## MATERIAL PROVIDED
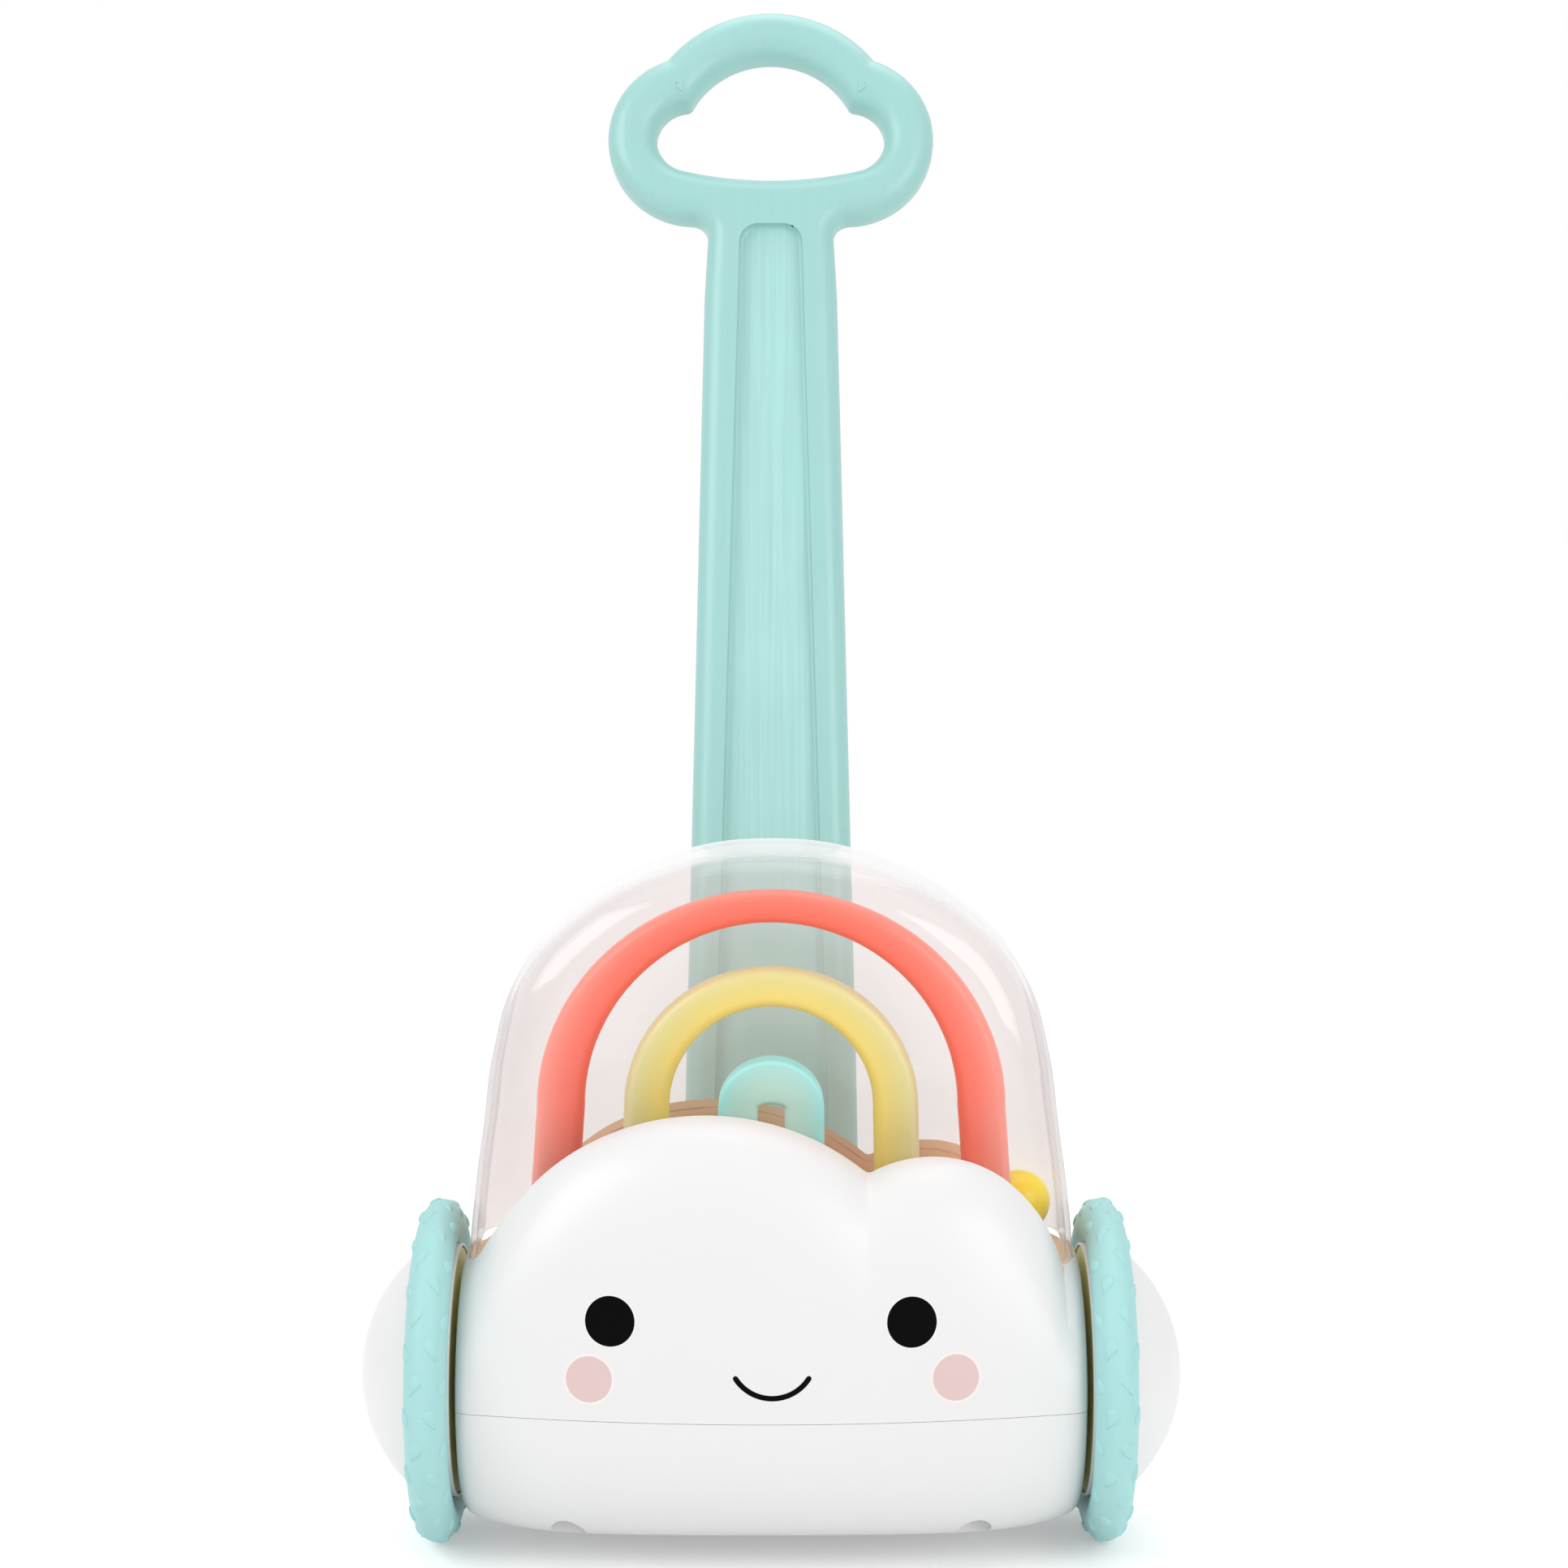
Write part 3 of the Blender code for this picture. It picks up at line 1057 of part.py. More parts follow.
def make_balls():
    """Loose balls on the deck, in the lanes before and behind the arches."""
    for name, (x_share, lane, colour) in BALL_SHARES.items():
        bm = bmesh.new()
        bmesh.ops.create_uvsphere(bm, u_segments=12, v_segments=7, radius=BALL_RADIUS)
        y = DOME_MID_Y + lane * BALL_LANE_Y
        add(name, bm, TOY, ROOT, colour, (DOME_HALF_WIDTH * x_share, y, DECK_TOP_Z + GAP + BALL_RADIUS))


def centre_footprint():
    """Moves the toy's root so that the origin is on the floor, in the middle of the footprint."""
    bpy.context.view_layer.update()
    graph = bpy.context.evaluated_depsgraph_get()
    reach = []
    for thing in TOY.objects:
        if thing.type == "MESH":
            solid = thing.evaluated_get(graph)
            reach += [(solid.matrix_world @ vertex.co).y for vertex in solid.data.vertices]
    ROOT.location.y -= (min(reach) + max(reach)) / 2
    bpy.context.view_layer.update()


make_housing()
make_dome()
make_deck()
make_arches()
make_paddle()
make_axle()
make_wheels()
make_handle()
make_balls()
centre_footprint()
for name in ("wheel_axis", "paddle_axis", "roller_axis_left", "roller_axis_right", "handle_frame"):
    place = bpy.data.objects[name].matrix_world.translation
    print(name, [round(value, 5) for value in place])
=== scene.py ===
"""Looks of the toddler push toy: fine skins over the solids, finishes, printed face, floor, light, camera."""

import math

import bmesh
import bpy
from mathutils import Matrix, Vector
from mathutils.bvhtree import BVHTree


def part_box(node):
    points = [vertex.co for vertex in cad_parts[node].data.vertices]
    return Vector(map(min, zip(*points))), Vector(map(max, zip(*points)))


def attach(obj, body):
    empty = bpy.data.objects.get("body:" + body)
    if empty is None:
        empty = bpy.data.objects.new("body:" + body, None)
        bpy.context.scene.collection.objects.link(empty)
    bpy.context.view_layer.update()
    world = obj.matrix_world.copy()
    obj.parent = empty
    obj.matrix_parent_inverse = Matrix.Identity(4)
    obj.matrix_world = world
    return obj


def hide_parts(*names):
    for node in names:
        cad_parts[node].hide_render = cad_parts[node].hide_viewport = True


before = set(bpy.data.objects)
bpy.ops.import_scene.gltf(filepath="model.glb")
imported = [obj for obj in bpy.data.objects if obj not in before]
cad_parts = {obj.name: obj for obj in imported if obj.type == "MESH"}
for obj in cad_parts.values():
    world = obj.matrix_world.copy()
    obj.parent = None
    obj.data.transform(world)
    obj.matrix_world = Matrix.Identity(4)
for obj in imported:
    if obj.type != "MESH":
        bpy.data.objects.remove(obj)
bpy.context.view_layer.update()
MM = 0.001

# The axle's middle, from which the part's source counts every size
low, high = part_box("axle")
AXLE = (low + high) / 2

# All sizes below are in millimetres from there, and most are those that the part's source names

# Housing: a lobe is the X and Z of its middle and its radius
HALF_WIDTH, WALL, END_ROUND, GAP, SEAM_Z = 99.7, 2.4, 3.5, 0.3, -1.2
END_RADIUS, END_TOP, END_BOTTOM = 43.3, 41.4, 45.3
FRONT_BULGE, REAR_BULGE, BELLY, FULLNESS = 11.7, 13.0, 0.4, 0.35
FRONT_CROWN, REAR_CROWN, KEEL_FRONT, KEEL_REAR = 20.0, 33.0, 24.0, 33.0
FRONT_LOBES = ((-21.2, 9.2, 80.8), (51.8, 35.2, 41.5))
REAR_LOBES = ((-19.8, 3.2, 79.7), (55.4, 25.4, 44.1))
BORE_RADIUS, LEDGE_X, LEDGE_LOW, LEDGE_HIGH = 7.3, 91.3, 34.1, 37.1
SCREW_X, SCREW_FRONT, SCREW_REAR = 64.5, -35, 36
POST_RADIUS, WELL_RADIUS, HEAD_RADIUS, PILOT_RADIUS = 4.2, 7.4, 5.6, 1.9
OUTSIDE_X, OUTSIDE_Y, OUTSIDE_LOW, OUTSIDE_HIGH = 105, 60, -60, 95

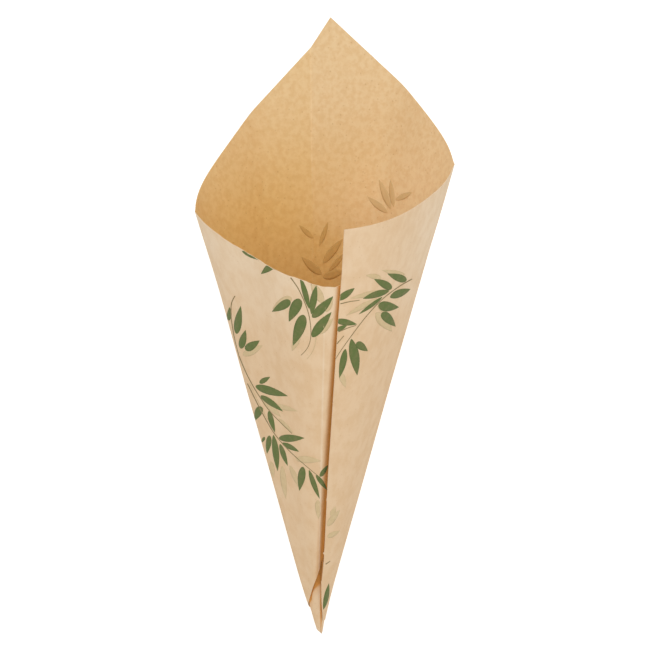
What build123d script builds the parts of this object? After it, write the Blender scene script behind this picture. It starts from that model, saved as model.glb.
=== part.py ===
from build123d import *

import math
import os

os.makedirs("parts", exist_ok=True)

# Paper cone bag: one sheet rolled into a cone and glued along the lap, lying on its back on the
# floor with the tip toward -Y and the mouth toward +Y. All sizes are in millimetres.

# The flat sheet. U runs along the free edge of the flap, away from the cone's apex, and V across.
MOUTH_EDGE = 196.0
SHEET_WIDTH = 171.8
PEAK_REACH = 174.3
PEAK_SHOULDER = 181.4
FLAP_FOOT = 10.1
NOTCH_DEPTH = 35.4

# The strip inside the cone's second turn: the foot of its lap edge, the far end of the tab's top
# edge, and the slightly slanted cut across the rolled tip.
LAP_FOOT = 15.6
TAB_TOP_END = 25.0
TIP_OPENING = 5.0
TIP_SLANT = 4.8

# Angles on the flat sheet, round the apex, in degrees from the flap's free edge.
NOTCH_ANGLE = 89.5
LAP_END_ANGLE = 101.0
TAB_END_ANGLE = 177.5

# The paper, and how far the second turn sinks below the first one.
PAPER = 0.2
LAP_GAP = 0.3
SINK_START = 85.2
SINK_END = 88.9

# How the sheet is bent, from the flap's free edge once round the cone: the width of each bend on
# the flat sheet and the half angle of the round cone it follows. 90 is flat, and more than 90
# bends outward. One of them is the flat strip that the cone rests on.
BENDS = (
    (9.35, 11.31),
    (3.0, 122.02),
    (21.13, 14.77),
    (3.89, 5.71),
    (7.27, 90.0),
    (20.17, 12.47),
    (5.02, 7.25),
    (10.96, 106.24),
    (8.24, 8.13),
)
REST_BEND = 4
REST_AZIMUTH = 5.48
TAB_HALF_ANGLE = 13.2

# The widest piece of a bend that one straight cut crosses, the share by which a face overruns its
# cuts before it is trimmed, and the steps across the strip that sinks.
WIDEST_PIECE = 8.0
OVERRUN = 0.1
SINK_STEPS = 4

APEX = Vector(0.0, 0.0, 0.0)
TURN = sum(width for width, half_angle in BENDS)


def bend_axis(frame, half_angle):
    """Axis of the round cone that the paper follows from this frame on."""
    along, inward = frame
    half = math.radians(half_angle)
    return Axis(APEX, along * math.cos(half) + inward * math.sin(half))


def bend_turn(half_angle, width):
    """Turn about that axis for a width on the flat sheet, in degrees."""
    return width / math.sin(math.radians(half_angle))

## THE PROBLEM
State how many lines of the records above contain "imported", with no words besides the number.

## ANSWER BELOW
3